Lo peor es que frente al desafío de
los secesionistas el gobierno ofrece diálogo y negociación, pero no señala ni
avisa sobre lo que no se puede negociar. Incluso algún Ministro ha manifestado
que habría que buscar un nuevo estatus par Cataluña, algo que desde hace tiempo
vienen repitiendo los socialistas quienes no saben en qué consistiría. Todos
parecen ignorar que modificar una vez más las normas en la dirección deseada
por los independentistas no va a aplacar sus ansias. Proponer machaconamente
que la solución se encuentra en una estructura federal del estado es una
falacia más. Los independentistas tampoco quieren una España federal que
supondría la misma estructura organizativa para todas las regiones. Una España
federal acabaría con la cursilada del hecho diferencial como justificación de
sus pretensiones. Y para qué hablar del federalismo asimétrico que viene a ser
como el círculo cuadrado.
Todo parece indicar que se
avecinan tiempos mucho más revueltos y que nuestra clase política no está a la
altura por su mediocridad y por la ausencia de un verdadero sentido de estado.
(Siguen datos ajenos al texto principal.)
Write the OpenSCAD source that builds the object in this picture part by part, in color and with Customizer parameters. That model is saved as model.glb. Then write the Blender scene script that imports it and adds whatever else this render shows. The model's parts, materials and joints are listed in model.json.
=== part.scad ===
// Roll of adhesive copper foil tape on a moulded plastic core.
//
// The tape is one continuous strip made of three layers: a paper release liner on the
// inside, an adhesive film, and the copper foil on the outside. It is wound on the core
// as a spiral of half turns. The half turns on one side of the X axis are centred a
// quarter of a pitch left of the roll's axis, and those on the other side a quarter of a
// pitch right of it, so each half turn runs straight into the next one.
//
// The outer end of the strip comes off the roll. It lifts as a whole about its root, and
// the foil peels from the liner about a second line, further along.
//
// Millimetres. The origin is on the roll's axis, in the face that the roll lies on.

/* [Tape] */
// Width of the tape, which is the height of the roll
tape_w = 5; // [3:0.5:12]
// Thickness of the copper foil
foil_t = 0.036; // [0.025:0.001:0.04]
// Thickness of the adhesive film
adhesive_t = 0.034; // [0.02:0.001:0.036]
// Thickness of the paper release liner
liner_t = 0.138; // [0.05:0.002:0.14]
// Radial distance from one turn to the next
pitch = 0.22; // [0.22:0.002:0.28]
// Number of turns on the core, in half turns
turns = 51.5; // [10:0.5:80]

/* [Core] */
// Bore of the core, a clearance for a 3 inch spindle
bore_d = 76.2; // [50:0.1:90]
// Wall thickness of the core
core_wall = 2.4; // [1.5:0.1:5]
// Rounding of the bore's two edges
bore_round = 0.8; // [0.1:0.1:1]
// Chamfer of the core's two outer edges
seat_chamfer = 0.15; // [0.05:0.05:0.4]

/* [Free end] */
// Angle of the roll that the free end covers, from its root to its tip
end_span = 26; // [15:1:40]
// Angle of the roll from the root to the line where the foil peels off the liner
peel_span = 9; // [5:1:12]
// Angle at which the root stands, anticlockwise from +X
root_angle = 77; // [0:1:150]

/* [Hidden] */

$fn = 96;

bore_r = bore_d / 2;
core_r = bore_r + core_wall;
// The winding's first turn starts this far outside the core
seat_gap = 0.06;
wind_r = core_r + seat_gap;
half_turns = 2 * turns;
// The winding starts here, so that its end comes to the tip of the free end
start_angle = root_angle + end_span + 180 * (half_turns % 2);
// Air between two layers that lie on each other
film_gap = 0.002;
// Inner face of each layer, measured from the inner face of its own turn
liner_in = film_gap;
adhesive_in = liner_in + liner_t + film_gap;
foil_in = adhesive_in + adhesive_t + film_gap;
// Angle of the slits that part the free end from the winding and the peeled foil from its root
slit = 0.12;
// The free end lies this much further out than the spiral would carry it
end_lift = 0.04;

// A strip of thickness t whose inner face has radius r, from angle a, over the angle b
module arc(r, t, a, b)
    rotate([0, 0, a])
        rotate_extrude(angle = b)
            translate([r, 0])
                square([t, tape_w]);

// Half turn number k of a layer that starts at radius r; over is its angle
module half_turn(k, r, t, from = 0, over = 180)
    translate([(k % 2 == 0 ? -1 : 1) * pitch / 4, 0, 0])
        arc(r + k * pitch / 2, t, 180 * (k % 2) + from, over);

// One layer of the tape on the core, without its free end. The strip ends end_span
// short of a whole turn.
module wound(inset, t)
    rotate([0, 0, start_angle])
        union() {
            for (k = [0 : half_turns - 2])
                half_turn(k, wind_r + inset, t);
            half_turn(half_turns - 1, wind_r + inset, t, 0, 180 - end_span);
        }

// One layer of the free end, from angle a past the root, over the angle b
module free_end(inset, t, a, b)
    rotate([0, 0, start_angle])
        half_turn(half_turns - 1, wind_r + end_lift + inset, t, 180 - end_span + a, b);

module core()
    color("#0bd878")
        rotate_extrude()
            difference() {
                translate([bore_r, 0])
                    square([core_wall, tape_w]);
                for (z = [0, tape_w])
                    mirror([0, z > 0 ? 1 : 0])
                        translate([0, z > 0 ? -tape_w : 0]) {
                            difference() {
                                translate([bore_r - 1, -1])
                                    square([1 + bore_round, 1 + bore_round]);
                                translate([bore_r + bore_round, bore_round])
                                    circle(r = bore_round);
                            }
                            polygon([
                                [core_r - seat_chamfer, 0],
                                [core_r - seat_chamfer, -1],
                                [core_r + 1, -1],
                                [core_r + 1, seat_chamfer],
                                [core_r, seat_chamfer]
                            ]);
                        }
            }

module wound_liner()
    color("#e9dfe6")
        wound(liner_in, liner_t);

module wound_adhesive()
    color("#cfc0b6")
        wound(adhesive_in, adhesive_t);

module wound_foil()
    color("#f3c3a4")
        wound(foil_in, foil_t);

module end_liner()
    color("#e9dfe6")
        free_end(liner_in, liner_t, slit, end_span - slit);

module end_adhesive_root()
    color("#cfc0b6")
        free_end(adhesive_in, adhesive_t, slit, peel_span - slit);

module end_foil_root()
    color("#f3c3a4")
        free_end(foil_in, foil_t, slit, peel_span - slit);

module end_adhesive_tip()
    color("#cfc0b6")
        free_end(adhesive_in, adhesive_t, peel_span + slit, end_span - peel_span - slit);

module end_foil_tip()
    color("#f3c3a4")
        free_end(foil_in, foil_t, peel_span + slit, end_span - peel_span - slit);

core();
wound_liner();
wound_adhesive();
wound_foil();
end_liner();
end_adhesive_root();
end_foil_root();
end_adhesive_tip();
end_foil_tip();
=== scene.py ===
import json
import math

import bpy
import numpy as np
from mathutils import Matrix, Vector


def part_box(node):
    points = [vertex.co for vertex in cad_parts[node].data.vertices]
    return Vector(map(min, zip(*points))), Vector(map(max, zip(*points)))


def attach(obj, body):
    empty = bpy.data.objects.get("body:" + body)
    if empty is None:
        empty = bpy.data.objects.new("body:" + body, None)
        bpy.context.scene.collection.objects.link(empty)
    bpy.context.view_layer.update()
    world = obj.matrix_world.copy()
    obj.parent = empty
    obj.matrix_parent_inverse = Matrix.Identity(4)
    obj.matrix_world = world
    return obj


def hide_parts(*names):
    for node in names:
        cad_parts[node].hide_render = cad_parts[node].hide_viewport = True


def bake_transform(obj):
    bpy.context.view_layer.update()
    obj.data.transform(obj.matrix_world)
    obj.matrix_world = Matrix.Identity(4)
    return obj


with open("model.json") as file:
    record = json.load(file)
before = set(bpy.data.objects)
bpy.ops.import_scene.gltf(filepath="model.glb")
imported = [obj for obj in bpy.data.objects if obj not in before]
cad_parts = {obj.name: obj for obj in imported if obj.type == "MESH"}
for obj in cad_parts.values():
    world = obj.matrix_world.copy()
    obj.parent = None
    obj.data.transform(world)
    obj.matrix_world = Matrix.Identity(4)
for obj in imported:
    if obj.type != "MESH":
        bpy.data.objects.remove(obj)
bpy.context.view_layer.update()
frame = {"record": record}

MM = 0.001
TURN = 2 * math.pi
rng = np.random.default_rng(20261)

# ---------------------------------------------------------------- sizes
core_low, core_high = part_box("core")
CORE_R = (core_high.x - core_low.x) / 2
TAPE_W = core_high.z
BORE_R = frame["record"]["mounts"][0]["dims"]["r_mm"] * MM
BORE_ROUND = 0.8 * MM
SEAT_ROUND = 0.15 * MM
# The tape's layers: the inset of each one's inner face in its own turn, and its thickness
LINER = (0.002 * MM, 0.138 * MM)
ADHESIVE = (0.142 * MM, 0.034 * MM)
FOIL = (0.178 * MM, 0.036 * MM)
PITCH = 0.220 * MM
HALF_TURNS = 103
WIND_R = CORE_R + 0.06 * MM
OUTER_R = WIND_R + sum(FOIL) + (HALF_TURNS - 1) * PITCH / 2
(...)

Lo que los políticos no quieren o no saben hacer puede ser suplido, aunque sea
mínimamente, por la actitud y los gestos diarios de los que nos sentimos
españoles. Tan legítimo es ser nacionalista catalán como nacionalista español y
tan legítimo es reivindicar dentro de la ley sus postulados como defender sin
complejos y con gestos concretos la necesidad de una España unida e íntegra.